● Task material:
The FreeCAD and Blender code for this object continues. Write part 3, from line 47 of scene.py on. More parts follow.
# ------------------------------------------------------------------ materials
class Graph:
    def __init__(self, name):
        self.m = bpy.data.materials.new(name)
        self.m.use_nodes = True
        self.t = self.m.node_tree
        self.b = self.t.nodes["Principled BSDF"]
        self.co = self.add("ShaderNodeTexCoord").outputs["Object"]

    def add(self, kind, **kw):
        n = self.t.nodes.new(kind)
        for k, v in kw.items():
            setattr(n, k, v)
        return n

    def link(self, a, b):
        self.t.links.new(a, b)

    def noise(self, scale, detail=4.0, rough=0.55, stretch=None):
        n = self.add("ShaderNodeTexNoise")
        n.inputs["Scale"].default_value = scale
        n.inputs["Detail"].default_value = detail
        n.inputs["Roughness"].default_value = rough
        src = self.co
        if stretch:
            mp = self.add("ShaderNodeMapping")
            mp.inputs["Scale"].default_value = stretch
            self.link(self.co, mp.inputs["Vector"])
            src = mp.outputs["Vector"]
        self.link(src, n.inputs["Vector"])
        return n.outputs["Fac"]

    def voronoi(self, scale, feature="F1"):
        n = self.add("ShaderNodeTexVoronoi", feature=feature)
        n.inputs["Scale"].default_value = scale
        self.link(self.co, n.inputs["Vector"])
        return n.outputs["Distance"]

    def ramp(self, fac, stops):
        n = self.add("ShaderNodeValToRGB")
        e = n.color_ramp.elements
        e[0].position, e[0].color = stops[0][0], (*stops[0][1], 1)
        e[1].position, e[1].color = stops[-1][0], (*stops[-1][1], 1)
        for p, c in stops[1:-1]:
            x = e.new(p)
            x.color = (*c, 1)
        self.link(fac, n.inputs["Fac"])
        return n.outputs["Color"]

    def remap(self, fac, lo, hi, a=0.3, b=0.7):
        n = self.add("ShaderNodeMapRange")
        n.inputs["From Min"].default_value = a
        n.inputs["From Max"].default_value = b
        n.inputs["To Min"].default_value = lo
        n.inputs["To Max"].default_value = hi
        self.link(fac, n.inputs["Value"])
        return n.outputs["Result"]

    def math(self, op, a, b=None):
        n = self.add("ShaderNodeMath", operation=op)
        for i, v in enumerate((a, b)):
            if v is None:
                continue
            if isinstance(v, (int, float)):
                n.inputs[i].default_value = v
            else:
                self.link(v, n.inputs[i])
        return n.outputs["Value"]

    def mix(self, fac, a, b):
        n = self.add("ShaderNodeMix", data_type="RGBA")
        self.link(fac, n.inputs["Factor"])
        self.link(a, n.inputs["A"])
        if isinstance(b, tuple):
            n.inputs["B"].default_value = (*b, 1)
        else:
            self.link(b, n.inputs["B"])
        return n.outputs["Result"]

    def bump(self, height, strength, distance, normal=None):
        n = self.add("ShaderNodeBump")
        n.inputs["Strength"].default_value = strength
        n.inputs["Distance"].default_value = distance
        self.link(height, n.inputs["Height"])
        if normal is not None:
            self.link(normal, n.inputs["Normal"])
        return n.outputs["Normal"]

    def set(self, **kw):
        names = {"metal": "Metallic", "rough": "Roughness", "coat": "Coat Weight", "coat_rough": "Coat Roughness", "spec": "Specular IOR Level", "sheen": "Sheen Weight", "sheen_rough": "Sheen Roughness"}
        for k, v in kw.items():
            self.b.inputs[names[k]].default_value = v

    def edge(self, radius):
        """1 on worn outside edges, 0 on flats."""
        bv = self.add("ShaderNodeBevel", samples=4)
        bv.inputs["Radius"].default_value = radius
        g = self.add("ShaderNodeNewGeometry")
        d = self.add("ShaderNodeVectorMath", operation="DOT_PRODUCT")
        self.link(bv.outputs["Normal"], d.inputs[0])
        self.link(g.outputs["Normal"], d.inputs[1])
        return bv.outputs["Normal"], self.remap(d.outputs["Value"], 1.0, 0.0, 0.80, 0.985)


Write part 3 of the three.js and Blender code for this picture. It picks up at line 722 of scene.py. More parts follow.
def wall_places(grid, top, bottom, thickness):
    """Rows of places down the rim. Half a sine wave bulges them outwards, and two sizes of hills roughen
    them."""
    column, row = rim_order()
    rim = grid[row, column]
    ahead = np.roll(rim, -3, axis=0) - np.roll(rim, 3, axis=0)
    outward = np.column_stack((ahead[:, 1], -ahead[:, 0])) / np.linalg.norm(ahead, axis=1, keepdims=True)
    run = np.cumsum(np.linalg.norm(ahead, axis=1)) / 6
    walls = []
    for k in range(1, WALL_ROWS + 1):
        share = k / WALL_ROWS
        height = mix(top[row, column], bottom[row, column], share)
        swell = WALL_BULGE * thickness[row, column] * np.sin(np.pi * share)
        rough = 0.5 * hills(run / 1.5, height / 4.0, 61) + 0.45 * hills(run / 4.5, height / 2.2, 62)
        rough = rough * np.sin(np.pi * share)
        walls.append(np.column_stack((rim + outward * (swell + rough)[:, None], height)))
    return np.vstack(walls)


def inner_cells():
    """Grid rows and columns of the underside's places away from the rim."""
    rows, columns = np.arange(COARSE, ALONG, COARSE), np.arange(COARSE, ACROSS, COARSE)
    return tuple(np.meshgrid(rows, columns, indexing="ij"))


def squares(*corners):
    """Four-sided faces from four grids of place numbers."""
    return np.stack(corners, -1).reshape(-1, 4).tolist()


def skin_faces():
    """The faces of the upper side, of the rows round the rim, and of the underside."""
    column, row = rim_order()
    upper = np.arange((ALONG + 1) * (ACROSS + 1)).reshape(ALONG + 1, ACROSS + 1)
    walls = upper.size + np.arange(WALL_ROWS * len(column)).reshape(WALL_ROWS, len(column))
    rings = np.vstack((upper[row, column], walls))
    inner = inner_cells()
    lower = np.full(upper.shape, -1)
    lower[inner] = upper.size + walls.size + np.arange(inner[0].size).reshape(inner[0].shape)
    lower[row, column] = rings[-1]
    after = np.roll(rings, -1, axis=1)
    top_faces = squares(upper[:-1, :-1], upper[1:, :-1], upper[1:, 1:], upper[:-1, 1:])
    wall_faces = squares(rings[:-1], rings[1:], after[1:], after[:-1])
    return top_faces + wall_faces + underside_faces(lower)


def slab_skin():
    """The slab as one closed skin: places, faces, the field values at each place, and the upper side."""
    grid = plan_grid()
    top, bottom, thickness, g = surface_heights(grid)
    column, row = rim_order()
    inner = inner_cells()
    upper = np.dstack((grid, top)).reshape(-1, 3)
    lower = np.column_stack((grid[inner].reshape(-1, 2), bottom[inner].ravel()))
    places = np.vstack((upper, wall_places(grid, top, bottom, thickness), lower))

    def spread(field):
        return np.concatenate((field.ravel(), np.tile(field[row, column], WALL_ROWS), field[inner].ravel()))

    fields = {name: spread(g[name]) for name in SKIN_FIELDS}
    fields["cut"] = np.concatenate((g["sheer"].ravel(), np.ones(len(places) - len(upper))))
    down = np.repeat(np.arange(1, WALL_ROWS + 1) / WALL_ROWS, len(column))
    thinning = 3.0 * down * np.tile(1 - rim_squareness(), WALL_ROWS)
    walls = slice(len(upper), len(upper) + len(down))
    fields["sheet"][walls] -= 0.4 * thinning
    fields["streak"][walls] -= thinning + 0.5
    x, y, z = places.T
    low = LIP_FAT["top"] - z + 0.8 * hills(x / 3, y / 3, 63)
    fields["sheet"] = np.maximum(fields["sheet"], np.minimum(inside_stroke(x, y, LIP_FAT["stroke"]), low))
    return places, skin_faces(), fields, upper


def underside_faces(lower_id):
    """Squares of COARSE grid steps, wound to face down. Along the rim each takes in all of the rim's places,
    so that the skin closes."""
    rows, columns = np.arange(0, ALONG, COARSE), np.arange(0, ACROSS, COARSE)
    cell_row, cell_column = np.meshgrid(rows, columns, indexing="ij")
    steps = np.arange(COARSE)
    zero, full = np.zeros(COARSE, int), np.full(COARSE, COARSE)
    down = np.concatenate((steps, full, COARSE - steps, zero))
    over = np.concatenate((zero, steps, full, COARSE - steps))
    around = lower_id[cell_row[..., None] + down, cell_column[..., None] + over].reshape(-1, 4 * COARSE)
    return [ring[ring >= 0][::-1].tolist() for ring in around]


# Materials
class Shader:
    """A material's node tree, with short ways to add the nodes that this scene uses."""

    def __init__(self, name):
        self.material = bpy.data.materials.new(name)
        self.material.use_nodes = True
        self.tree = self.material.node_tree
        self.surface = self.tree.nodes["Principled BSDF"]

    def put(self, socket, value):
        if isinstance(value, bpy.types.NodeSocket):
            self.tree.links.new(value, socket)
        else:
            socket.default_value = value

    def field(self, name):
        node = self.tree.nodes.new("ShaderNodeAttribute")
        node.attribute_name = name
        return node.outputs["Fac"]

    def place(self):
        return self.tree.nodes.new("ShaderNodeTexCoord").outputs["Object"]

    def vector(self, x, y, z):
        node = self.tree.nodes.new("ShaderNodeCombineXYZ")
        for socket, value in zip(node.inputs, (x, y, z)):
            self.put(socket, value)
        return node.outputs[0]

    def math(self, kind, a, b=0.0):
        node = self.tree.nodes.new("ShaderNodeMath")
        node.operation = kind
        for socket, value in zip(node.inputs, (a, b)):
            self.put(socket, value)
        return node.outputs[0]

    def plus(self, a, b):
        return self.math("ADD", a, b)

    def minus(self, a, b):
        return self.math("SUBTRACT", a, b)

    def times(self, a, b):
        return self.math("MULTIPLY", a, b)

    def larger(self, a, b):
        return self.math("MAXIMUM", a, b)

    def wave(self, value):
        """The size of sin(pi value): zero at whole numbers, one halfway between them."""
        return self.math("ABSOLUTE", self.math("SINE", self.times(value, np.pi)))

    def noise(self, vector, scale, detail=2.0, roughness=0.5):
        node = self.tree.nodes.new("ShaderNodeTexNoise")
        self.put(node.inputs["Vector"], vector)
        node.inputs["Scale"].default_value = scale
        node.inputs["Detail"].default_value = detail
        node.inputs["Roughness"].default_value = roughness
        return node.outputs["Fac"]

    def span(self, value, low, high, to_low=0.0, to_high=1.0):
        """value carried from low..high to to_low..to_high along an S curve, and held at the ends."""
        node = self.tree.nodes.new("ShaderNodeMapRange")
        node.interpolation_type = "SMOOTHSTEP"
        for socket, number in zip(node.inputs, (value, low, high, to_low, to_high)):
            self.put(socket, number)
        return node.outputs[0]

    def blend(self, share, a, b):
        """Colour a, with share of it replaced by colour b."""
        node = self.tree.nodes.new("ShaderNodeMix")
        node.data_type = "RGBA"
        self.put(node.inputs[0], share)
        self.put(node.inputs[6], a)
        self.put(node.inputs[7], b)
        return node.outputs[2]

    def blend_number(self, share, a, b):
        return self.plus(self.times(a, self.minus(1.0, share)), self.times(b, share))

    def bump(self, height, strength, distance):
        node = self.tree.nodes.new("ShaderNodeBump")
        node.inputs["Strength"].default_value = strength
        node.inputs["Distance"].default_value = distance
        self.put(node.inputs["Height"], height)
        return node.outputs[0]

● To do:
Return, please, the lines of the data from the first through the line containing "self.t.links.new(a, b)", both kept, exactly as they stand and nothing more.

● Final result:
The FreeCAD and Blender code for this object continues. Write part 3, from line 47 of scene.py on. More parts follow.
# ------------------------------------------------------------------ materials
class Graph:
    def __init__(self, name):
        self.m = bpy.data.materials.new(name)
        self.m.use_nodes = True
        self.t = self.m.node_tree
        self.b = self.t.nodes["Principled BSDF"]
        self.co = self.add("ShaderNodeTexCoord").outputs["Object"]

    def add(self, kind, **kw):
        n = self.t.nodes.new(kind)
        for k, v in kw.items():
            setattr(n, k, v)
        return n

    def link(self, a, b):
        self.t.links.new(a, b)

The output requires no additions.